The U.S. later sent additional military assistance to Ukraine, including ammunition, small arms, and other defensive weaponry. 

The Invasion of Ukraine

In early February 2022, U.S. President Joe Biden ordered around three thousand U.S. troops to deploy to Poland and Romania—NATO countries that border Ukraine—to counter Russian troops stationed near its border with Ukraine and reassure NATO allies. 

Satellite imagery showed the largest deployment of Russian troops to its border with Belarus since the end of the Cold War. Negotiations between the United States, Russia, and European powers—including France and Germany—did not result in a resolution. While Russia released a statement claiming to draw down a certain number of troops, reports emerged of an increasing Russian troop presence at the border with Ukraine.  

In mid-February of 2022, Putin again stated his claims that Russia and Ukraine should be one. He stated that he saw them as brother and sister nations, and that Russia should be in charge. Many Ukrainians disagreed as they had been inspired by their president’s words. Meanwhile, President Volodymyr Zelenskyy told Putin that they wanted peace, but if needed, they will defend their country. 

The Russian President then ordered troops to Luhansk and Donetsk, separatist regions in Eastern Ukraine partly controlled by Russian-backed separatists, claiming the troops served a “peacekeeping” function.  The U.S. responded by placing sanctions on the Luhansk and Donetsk regions and the Nord Stream 2 gas pipeline a few days later.  

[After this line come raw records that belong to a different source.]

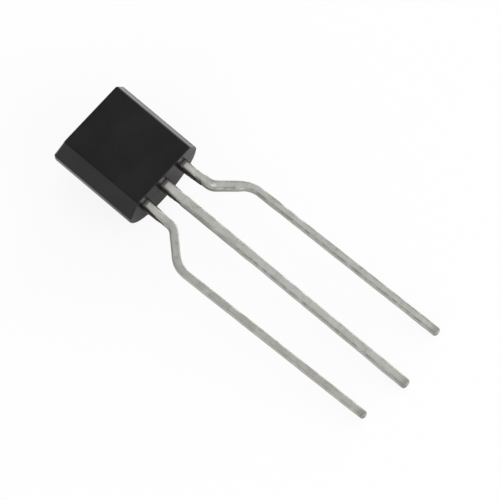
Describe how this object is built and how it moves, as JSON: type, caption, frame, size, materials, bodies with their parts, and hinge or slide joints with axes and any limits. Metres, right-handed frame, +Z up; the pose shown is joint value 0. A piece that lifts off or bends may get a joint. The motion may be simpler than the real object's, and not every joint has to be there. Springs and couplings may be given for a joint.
{
  "type": "to-92 transistor",
  "caption": "Small through-hole transistor: black moulded body with a flat front and round back, and tinned leads formed outwards.",
  "frame": {"origin": "middle of the lying part's footprint, on the surface that it lies on", "axes": "+X across the row of leads from the left lead to the right lead, seen on the flat face; +Y from the leads towards the body's head; +Z up, within about 9 degrees of the flat face's normal"},
  "size_m": [0.0058, 0.019, 0.0042],
  "materials": {
    "epoxy": "satin",
    "tinned_copper": "satin",
    "silicon": "polished",
    "die_solder": "satin",
    "gold": "polished"
  },
  "bodies": {
    "root": {"moulded_body": "epoxy", "collector_lead": "tinned_copper", "base_lead": "tinned_copper", "emitter_lead": "tinned_copper", "die": "silicon", "die_attach": "die_solder", "base_bond_wire": "gold", "emitter_bond_wire": "gold"}
  },
  "joints": []
}
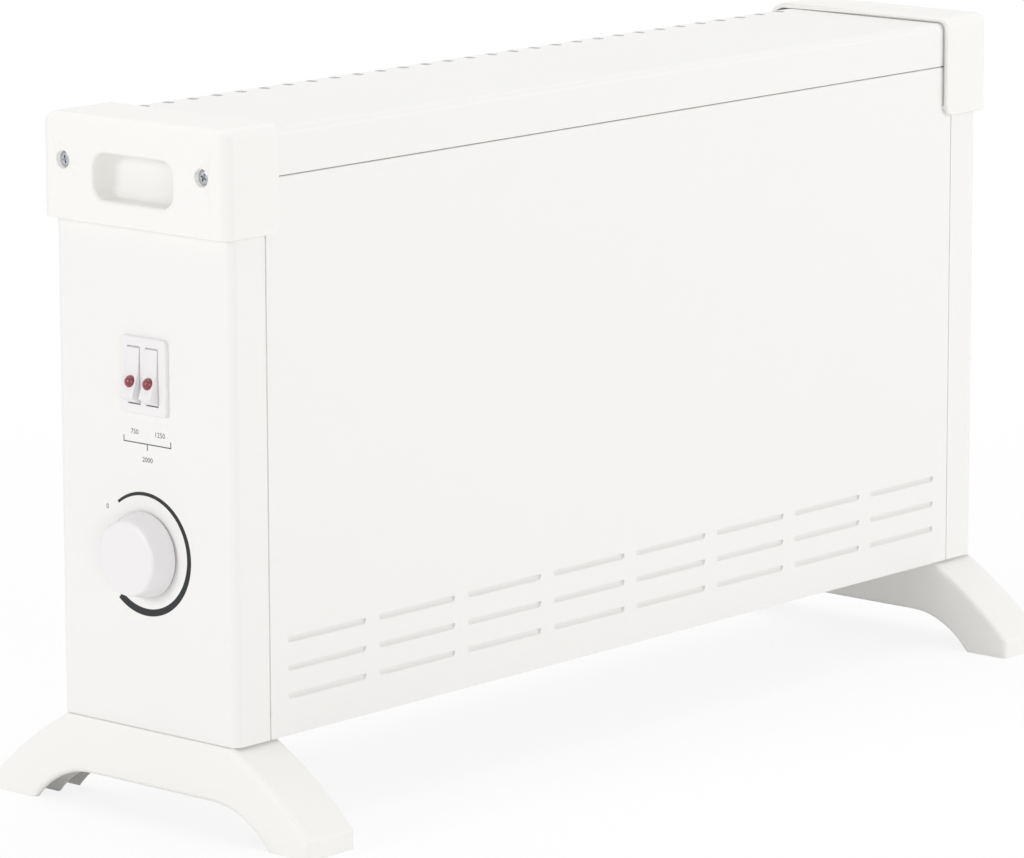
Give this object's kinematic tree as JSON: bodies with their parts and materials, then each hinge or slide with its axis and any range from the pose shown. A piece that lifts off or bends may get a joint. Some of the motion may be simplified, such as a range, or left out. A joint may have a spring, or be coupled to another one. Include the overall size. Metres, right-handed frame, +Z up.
{
  "type": "convector heater",
  "caption": "Free-standing convector heater: slim white steel casing on arched feet, with end grips, rocker switches and a thermostat knob on one end.",
  "frame": {"origin": "on the floor under the centre of the whole heater's bounding box, which is 4.25 mm towards the control end from the middle of the casing", "axes": "+X along the heater from the control end to the plain end, -Y the front, +Z up"},
  "size_m": [0.6086, 0.2132, 0.35],
  "materials": {
    "casing_paint": "satin white powder coat",
    "cap_plastic": "finely grained white moulding",
    "control_plastic": "smooth white moulding",
    "lens_red": "clear red moulding",
    "zinc_plated_steel": "zinc plated",
    "aluminium": "extruded",
    "ceramic": "glazed steatite",
    "brass": "bright",
    "nylon": "natural nylon"
  },
  "bodies": {
    "casing": {"front_panel": "casing_paint", "top_cover": "casing_paint", "rear_panel": "casing_paint", "base_panel": "casing_paint", "control_side_panel": "casing_paint", "plain_side_panel": "casing_paint", "control_end_cap": "cap_plastic", "plain_end_cap": "cap_plastic", "end_cap_screws": "zinc_plated_steel", "control_end_foot": "cap_plastic", "plain_end_foot": "cap_plastic", "foot_screws": "zinc_plated_steel", "rear_panel_screws": "zinc_plated_steel", "switch_housing": "control_plastic", "switch_terminals": "brass", "rocker_pin": "zinc_plated_steel", "thermostat_frame": "zinc_plated_steel", "thermostat_nut": "zinc_plated_steel", "thermostat_block": "ceramic", "thermostat_bimetal": "zinc_plated_steel", "thermostat_contacts": "brass", "control_partition": "zinc_plated_steel", "plain_partition": "zinc_plated_steel", "outlet_deflector": "zinc_plated_steel", "lower_element_fins": "aluminium", "upper_element_fins": "aluminium", "lower_element_rod": "zinc_plated_steel", "upper_element_rod": "zinc_plated_steel", "element_bushes": "ceramic", "overheat_cutout": "ceramic", "cutout_screws": "zinc_plated_steel", "cord_inlet_bush": "nylon", "terminal_block": "nylon", "terminal_clamps": "brass", "terminal_block_screws": "zinc_plated_steel"},
    "thermostat_dial": {"thermostat_knob": "control_plastic", "thermostat_shaft": "zinc_plated_steel"},
    "rear_switch": {"rear_rocker": "control_plastic", "rear_neon_lens": "lens_red"},
    "front_switch": {"front_rocker": "control_plastic", "front_neon_lens": "lens_red"}
  },
  "joints": [
    {"name": "thermostat_turn", "type": "hinge", "parent": "casing", "child": "thermostat_dial", "pos_m": [-0.28975, 0, 0.1356], "axis": [1, 0, 0], "range_deg": [0, 256]},
    {"name": "rear_rocker_press", "type": "hinge", "parent": "casing", "child": "rear_switch", "pos_m": [-0.28675, 0.00505, 0.2243], "axis": [0, -1, 0], "range_deg": [0, 24.7]},
    {"name": "front_rocker_press", "type": "hinge", "parent": "casing", "child": "front_switch", "pos_m": [-0.28675, -0.00705, 0.2243], "axis": [0, -1, 0], "range_deg": [0, 24.7]}
  ]
}
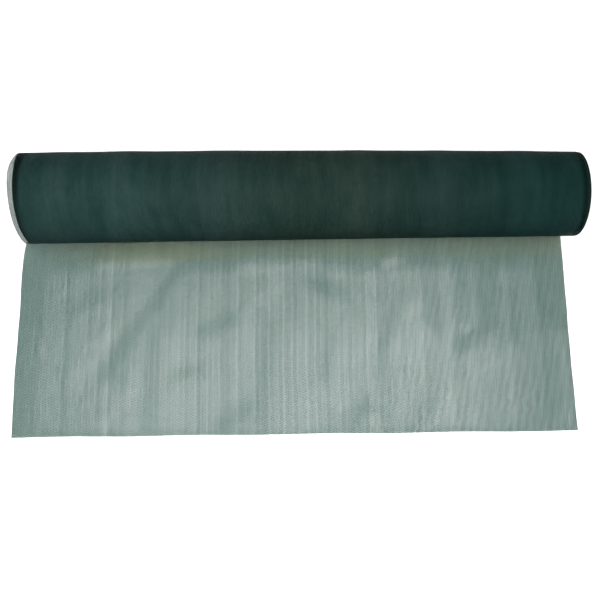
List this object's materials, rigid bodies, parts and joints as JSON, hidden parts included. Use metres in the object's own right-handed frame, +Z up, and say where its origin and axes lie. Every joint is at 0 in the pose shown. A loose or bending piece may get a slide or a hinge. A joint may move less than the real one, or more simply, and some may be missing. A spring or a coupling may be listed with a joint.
{
  "type": "roll of knitted shade cloth with a loose end",
  "caption": "Roll of green openwork shade cloth lying on its side, slightly conical, with its loose end unrolled flat in front of it.",
  "frame": {"origin": "middle of the footprint, on the surface that the roll and its loose end lie on", "axes": "+X along the roll and across the cloth's width, -Y from the roll towards the cut edge of the loose end, +Z up"},
  "size_m": [1.0136, 0.4992, 0.1619],
  "materials": {
    "wound_cloth": "dark green polyethylene tape and monofilament knit, satin, near black where many turns lie on each other",
    "single_ply_cloth": "the same dark green knit in one openwork ply, pale over a white surface"
  },
  "bodies": {
    "root": {"wound_roll": "wound_cloth", "loose_end": "single_ply_cloth"}
  },
  "joints": []
}
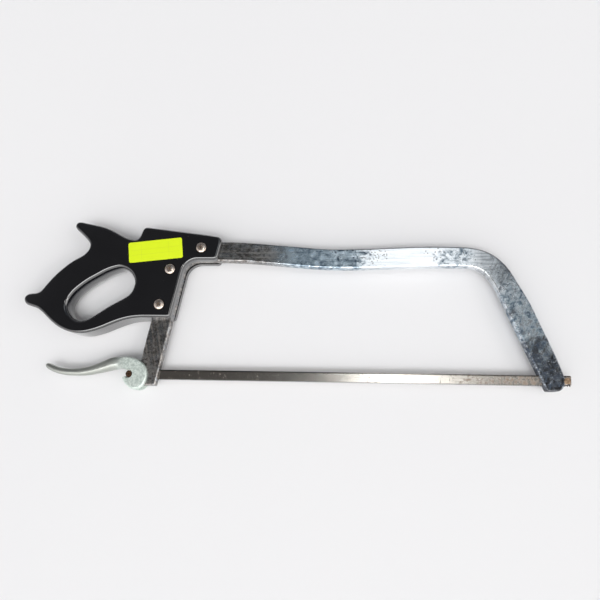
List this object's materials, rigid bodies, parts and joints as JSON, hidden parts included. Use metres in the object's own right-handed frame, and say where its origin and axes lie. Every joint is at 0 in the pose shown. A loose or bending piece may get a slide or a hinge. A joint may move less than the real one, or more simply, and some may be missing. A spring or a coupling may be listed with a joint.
{
  "type": "butcher's bone saw",
  "caption": "Butcher's bow saw with a bent flat steel frame, a moulded black pistol-grip handle and a thin toothed blade tensioned by a cam lever.",
  "frame": {"origin": "middle of the saw's outline seen from the side, on the plane of the handle's back face", "axes": "+X along the blade to the nose, +Y away from the blade towards the back of the frame, +Z out of the side that carries the screw heads"},
  "size_m": [0.65, 0.207, 0.0289],
  "materials": {
    "bright_steel_bar": "bright plated steel, streaked and pitted",
    "black_plastic": "gloss",
    "screw_metal": "worn warm nickel",
    "blade_steel": "dull rolled steel with a little rust",
    "pin_steel": "browned",
    "cast_metal": "satin casting",
    "yellow_paper": "matt"
  },
  "bodies": {
    "saw_frame": {"frame": "bright_steel_bar", "handle": "black_plastic", "handle_screw_top": "screw_metal", "handle_screw_middle": "screw_metal", "handle_screw_bottom": "screw_metal", "sleeve_nut_top": "screw_metal", "sleeve_nut_middle": "screw_metal", "sleeve_nut_bottom": "screw_metal", "lot_label": "yellow_paper"},
    "blade_unit": {"blade": "blade_steel", "rear_blade_pin": "pin_steel", "front_blade_pin": "pin_steel"},
    "lever": {"cam_lever": "cast_metal"}
  },
  "joints": [
    {"name": "blade_slide", "type": "slide", "parent": "saw_frame", "child": "blade_unit", "axis": [1, 0, 0], "range_m": [0, 0.00245]},
    {"name": "lever_hinge", "type": "hinge", "parent": "blade_unit", "child": "lever", "pos_m": [-0.18905, -0.0847, 0.0135], "axis": [0, 0, 1], "range_deg": [0, 110]}
  ],
  "couplings": [
    {"joint": "blade_slide", "follows": "lever_hinge", "m_per_rad": 0.0012757}
  ]
}
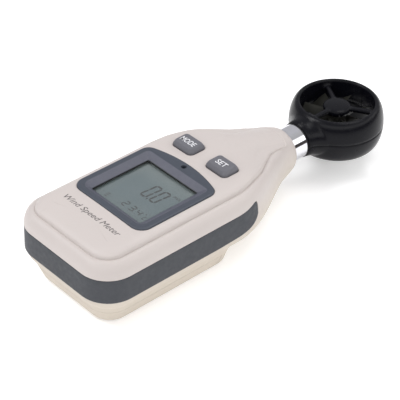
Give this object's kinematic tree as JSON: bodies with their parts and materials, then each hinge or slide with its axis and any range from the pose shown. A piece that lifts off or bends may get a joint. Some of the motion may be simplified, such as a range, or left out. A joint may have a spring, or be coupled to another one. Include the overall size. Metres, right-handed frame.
{
  "type": "vane anemometer",
  "caption": "Pocket vane anemometer: tapered case with display, two keys and bumper band, slide-off battery cover, and a ducted vane head on a plated neck.",
  "frame": {"origin": "middle of the length and width, at the resting face of the battery cover", "axes": "+Y from the base end of the case to the vane head, +Z out of the display face, +X to the right seen from the display side with the head up"},
  "size_m": [0.0348, 0.105, 0.0229],
  "materials": {
    "shell": "satin warm white moulded plastic",
    "bumper": "matt blue-grey overmoulded rubber",
    "bezel": "semi-gloss blue-grey plastic",
    "key": "matt grey moulded keys",
    "window": "clear acrylic window",
    "lcd": "grey-green reflective liquid crystal cell",
    "head": "semi-gloss black plastic",
    "vane": "dark smoked plastic",
    "chrome": "bright chrome plating",
    "steel": "bright steel",
    "brass": "nickel-brass contacts",
    "board": "green solder-masked laminate",
    "chip": "black epoxy",
    "seal": "black rubber",
    "jewel": "ruby-coloured jewel bearing",
    "magnet": "sintered magnet",
    "wire": "soft PVC insulation"
  },
  "bodies": {
    "instrument": {"front_case": "shell", "rear_case": "shell", "side_bumper": "bumper", "display_bezel": "bezel", "display_window": "window", "display_gasket": "seal", "lcd_glass": "lcd", "lcd_holder": "chip", "zebra_strips": "seal", "main_board": "board", "board_components": "chip", "tact_switches": "chip", "temperature_sensor": "chip", "battery_cell": "steel", "battery_holder": "chip", "battery_contact_negative": "brass", "battery_contact_positive": "brass", "case_screws": "steel", "board_screws": "steel", "neck_tube": "chrome", "neck_lock_ring": "steel", "neck_seal": "seal", "head_upper_shell": "head", "head_lower_shell": "head", "head_screws": "steel", "upper_bearing": "jewel", "lower_bearing": "jewel", "sensor_board": "board", "rotation_sensor": "chip", "sensor_wires": "wire"},
    "battery_door": {"battery_cover": "shell", "battery_pad": "seal"},
    "mode_key": {"mode_button": "key", "mode_switch_pin": "chip"},
    "set_key": {"set_button": "key", "set_switch_pin": "chip"},
    "vane": {"impeller": "vane", "impeller_magnet": "magnet", "impeller_shaft": "steel"}
  },
  "joints": [
    {"name": "vane_spin", "type": "hinge", "parent": "instrument", "child": "vane", "pos_m": [0, 0.0401, 0.0119], "axis": [0, 0, 1], "continuous": true},
    {"name": "mode_press", "type": "slide", "parent": "instrument", "child": "mode_key", "axis": [0, 0, -1], "range_m": [0, 0.0005], "stiffness_N_per_m": 1200, "springref_m": -0.0003},
    {"name": "set_press", "type": "slide", "parent": "instrument", "child": "set_key", "axis": [0, 0, -1], "range_m": [0, 0.0005], "stiffness_N_per_m": 1200, "springref_m": -0.0003},
    {"name": "battery_cover_slide", "type": "slide", "parent": "instrument", "child": "battery_door", "axis": [0, -1, 0], "range_m": [0, 0.034]}
  ]
}
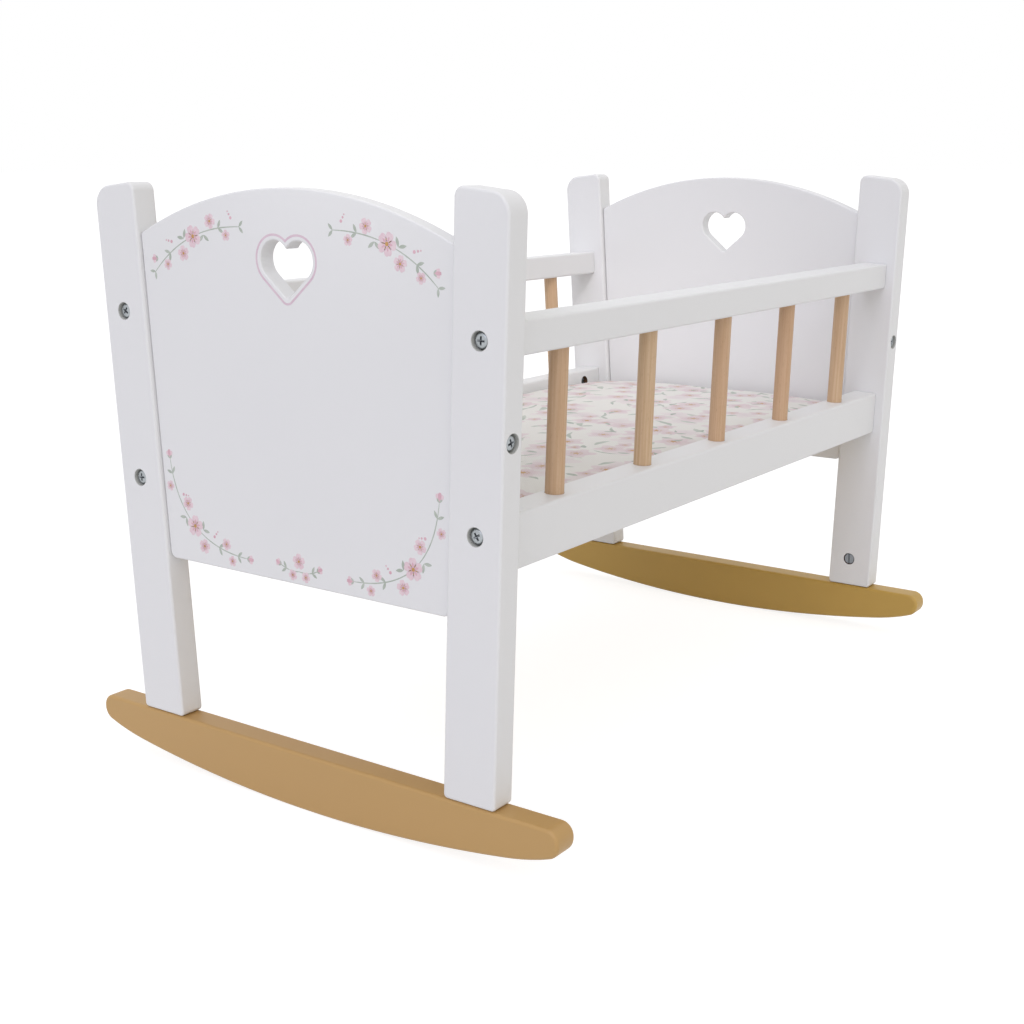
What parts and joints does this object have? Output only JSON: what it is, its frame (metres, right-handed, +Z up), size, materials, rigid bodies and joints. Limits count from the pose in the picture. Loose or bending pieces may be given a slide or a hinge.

On February 24,2022, during a United Nations Security meeting, Putin announced the beginning of a full scale land, sea, and air invasion targeting Ukrainian military assets and cities across the country. Just months prior, President Zelenskyy had asked Putin to remove his forces before any invasion took place. Putin ignored the president’s request, and Russian forces began invading anyway. 

Putin invaded, this time with the intention of taking over the whole country. President Biden called this attack “unjustified and unprovoked.” He has since placed more sanctions in coordination with other European allies targeting Russia’s largest banks, which is the oil and gas industry. 

The World’s Response to the Invasion

The United Nations and many others continue to condemn Russia’s actions for invading Ukraine. In an emergency United Nations session, 141 of 193 member states voted to condemn Russia’s invasion of Ukraine and demanded that Russia immediately cease its use of force in Ukraine. 

The United States has issued escalating sanctions on the financial assets of Putin and Sergey Lavrov, Russia’s foreign minister, removing Russian banks from the global SWIFT financial messaging system, and banning U.S. imports of Russian oil and natural gas. 

The U.S. continues to commit military assistance to Ukraine; following Ukrainian President Volodymyr Zelenskyy’s address to Congress on March 16, Biden announced an additional $800 million in military assistance. Just after Russia’s invasion, Biden also ordered 7,000 U.S. troops deployed to Germany.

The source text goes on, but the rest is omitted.